_WHAT YOU SHOULD DO:_
Look through the data below and extract, unchanged, the lines from the one that contains "Recreate this object" to the one that contains "strip = 1.2; // [0.8:0.1:1.5]", both included.

_GIVEN DATA:_
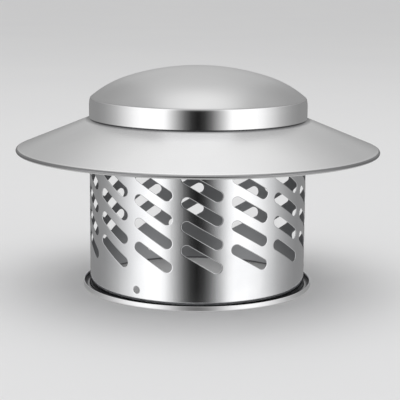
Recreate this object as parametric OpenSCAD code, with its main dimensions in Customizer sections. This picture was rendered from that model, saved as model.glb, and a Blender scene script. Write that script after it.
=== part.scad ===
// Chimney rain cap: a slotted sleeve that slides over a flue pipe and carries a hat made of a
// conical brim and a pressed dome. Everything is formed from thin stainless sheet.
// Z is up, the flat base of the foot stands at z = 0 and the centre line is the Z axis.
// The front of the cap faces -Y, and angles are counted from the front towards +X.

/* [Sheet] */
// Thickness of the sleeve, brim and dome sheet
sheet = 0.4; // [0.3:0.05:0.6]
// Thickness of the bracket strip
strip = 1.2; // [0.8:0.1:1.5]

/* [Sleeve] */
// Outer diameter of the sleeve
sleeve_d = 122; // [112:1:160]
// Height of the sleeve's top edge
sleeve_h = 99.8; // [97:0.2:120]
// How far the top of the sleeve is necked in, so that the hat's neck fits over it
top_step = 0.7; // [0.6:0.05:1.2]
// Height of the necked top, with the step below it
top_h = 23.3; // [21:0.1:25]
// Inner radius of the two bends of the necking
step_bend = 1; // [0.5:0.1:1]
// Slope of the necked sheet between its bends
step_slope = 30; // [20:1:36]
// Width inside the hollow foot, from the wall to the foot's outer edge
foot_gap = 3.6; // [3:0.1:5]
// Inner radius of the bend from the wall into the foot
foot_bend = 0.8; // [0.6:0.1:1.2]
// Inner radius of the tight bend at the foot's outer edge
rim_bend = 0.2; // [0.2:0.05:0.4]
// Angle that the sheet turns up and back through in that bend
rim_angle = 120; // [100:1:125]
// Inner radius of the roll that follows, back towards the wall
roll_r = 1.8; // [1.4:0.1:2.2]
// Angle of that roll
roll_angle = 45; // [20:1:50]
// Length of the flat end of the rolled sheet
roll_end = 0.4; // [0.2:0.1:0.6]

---

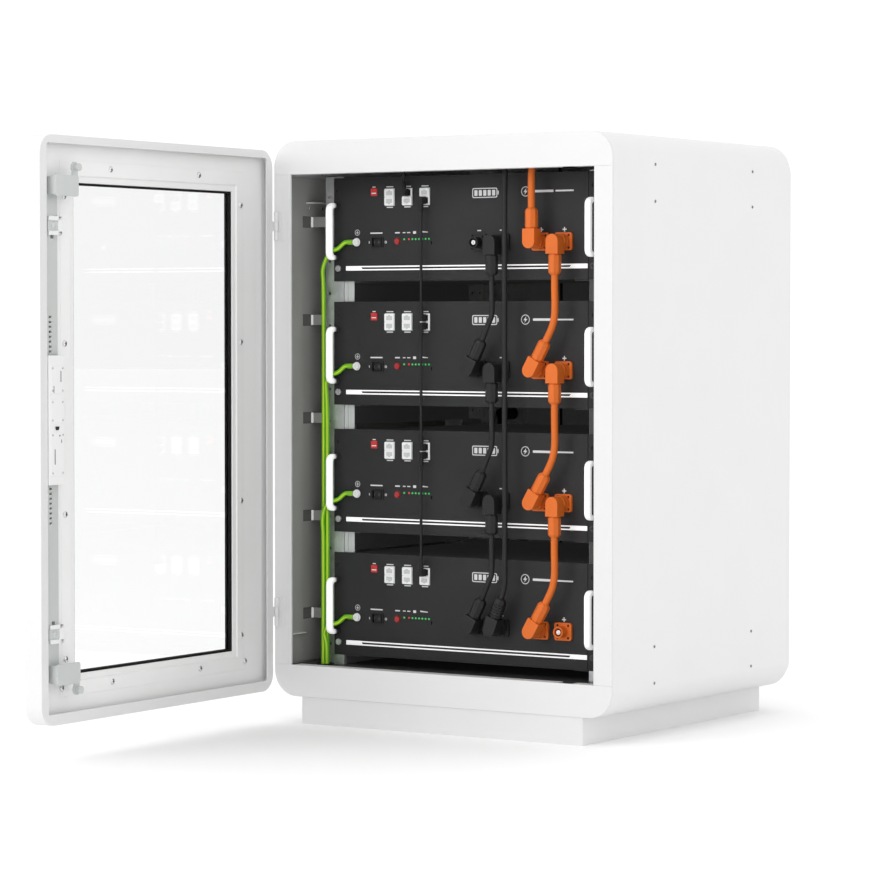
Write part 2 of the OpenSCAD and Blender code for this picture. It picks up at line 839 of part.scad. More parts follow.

* * *

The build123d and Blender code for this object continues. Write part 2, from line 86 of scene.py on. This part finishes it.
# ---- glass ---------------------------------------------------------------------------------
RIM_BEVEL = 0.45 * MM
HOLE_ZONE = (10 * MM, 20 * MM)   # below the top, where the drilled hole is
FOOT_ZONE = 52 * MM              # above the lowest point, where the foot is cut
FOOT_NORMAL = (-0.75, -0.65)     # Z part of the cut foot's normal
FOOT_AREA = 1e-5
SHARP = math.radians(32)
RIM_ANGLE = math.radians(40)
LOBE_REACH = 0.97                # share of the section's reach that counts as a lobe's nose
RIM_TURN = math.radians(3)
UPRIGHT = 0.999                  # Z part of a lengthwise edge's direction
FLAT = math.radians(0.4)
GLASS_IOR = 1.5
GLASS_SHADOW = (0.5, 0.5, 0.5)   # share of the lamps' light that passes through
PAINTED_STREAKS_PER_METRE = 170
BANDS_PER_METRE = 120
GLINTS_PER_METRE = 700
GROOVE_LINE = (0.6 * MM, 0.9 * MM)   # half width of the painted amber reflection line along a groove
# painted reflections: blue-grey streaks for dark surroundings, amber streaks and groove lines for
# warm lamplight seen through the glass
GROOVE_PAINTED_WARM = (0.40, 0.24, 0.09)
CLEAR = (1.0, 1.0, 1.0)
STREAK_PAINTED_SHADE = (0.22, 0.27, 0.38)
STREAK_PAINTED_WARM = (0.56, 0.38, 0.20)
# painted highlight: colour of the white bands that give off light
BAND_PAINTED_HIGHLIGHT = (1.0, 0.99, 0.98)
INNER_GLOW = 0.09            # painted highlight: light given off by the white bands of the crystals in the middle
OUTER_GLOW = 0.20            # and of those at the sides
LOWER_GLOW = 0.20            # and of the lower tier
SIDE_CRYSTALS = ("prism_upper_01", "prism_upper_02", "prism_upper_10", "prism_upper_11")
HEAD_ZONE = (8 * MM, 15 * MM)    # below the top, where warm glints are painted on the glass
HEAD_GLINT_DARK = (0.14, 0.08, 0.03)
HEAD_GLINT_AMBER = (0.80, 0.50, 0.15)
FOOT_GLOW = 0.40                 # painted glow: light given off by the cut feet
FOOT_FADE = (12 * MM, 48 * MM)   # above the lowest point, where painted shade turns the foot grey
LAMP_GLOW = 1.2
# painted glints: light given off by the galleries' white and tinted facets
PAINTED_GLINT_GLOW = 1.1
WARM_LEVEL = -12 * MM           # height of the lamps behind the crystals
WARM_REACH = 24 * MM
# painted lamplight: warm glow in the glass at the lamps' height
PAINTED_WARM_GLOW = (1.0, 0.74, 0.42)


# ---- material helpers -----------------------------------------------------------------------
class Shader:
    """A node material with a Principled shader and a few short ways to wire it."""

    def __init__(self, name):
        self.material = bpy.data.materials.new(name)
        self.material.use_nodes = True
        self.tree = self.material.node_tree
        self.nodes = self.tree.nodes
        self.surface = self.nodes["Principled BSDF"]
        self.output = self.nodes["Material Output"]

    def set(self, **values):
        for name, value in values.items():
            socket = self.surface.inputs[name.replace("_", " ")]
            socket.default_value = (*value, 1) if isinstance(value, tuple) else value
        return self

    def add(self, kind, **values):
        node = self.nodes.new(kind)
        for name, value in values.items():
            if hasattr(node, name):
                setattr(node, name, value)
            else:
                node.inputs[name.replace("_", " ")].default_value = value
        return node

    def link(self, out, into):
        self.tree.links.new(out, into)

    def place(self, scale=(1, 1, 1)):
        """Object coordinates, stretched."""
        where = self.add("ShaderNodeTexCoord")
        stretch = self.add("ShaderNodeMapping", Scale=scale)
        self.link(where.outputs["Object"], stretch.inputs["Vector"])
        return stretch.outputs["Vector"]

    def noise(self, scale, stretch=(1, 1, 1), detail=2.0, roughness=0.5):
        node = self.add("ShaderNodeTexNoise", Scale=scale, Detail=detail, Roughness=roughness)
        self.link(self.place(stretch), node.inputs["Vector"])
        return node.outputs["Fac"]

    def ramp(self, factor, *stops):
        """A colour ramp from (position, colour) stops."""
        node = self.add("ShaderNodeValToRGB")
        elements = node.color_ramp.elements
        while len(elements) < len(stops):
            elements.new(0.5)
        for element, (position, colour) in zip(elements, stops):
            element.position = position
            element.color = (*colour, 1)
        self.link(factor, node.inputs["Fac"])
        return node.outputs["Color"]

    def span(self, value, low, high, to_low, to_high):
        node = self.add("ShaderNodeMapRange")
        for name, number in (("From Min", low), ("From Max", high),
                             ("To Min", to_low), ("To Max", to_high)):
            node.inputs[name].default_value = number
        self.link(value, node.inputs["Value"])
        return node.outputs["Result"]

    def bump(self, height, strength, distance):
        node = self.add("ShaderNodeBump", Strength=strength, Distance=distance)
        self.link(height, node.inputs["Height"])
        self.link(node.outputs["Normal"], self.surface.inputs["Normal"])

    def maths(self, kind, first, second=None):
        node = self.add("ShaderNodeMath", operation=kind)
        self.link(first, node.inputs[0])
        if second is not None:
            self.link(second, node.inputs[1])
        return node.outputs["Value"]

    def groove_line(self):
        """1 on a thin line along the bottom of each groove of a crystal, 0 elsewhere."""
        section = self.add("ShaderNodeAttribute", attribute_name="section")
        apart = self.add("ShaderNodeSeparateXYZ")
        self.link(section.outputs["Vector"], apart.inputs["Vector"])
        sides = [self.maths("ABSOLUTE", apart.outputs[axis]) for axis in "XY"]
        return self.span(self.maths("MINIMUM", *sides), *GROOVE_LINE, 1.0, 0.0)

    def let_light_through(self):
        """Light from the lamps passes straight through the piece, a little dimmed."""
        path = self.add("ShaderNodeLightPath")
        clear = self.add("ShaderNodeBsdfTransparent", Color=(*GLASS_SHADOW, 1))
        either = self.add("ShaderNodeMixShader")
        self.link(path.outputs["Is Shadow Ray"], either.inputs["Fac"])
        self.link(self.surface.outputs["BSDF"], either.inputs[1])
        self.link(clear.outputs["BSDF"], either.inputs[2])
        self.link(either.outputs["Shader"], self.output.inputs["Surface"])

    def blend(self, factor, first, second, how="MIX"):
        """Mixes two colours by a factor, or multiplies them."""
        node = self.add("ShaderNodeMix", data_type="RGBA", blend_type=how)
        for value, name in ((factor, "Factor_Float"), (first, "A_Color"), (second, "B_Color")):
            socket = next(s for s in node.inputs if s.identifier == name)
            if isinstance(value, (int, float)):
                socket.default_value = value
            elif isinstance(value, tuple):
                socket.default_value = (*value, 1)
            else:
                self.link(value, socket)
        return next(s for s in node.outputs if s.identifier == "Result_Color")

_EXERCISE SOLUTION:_
Recreate this object as parametric OpenSCAD code, with its main dimensions in Customizer sections. This picture was rendered from that model, saved as model.glb, and a Blender scene script. Write that script after it.
=== part.scad ===
// Chimney rain cap: a slotted sleeve that slides over a flue pipe and carries a hat made of a
// conical brim and a pressed dome. Everything is formed from thin stainless sheet.
// Z is up, the flat base of the foot stands at z = 0 and the centre line is the Z axis.
// The front of the cap faces -Y, and angles are counted from the front towards +X.

/* [Sheet] */
// Thickness of the sleeve, brim and dome sheet
sheet = 0.4; // [0.3:0.05:0.6]
// Thickness of the bracket strip
strip = 1.2; // [0.8:0.1:1.5]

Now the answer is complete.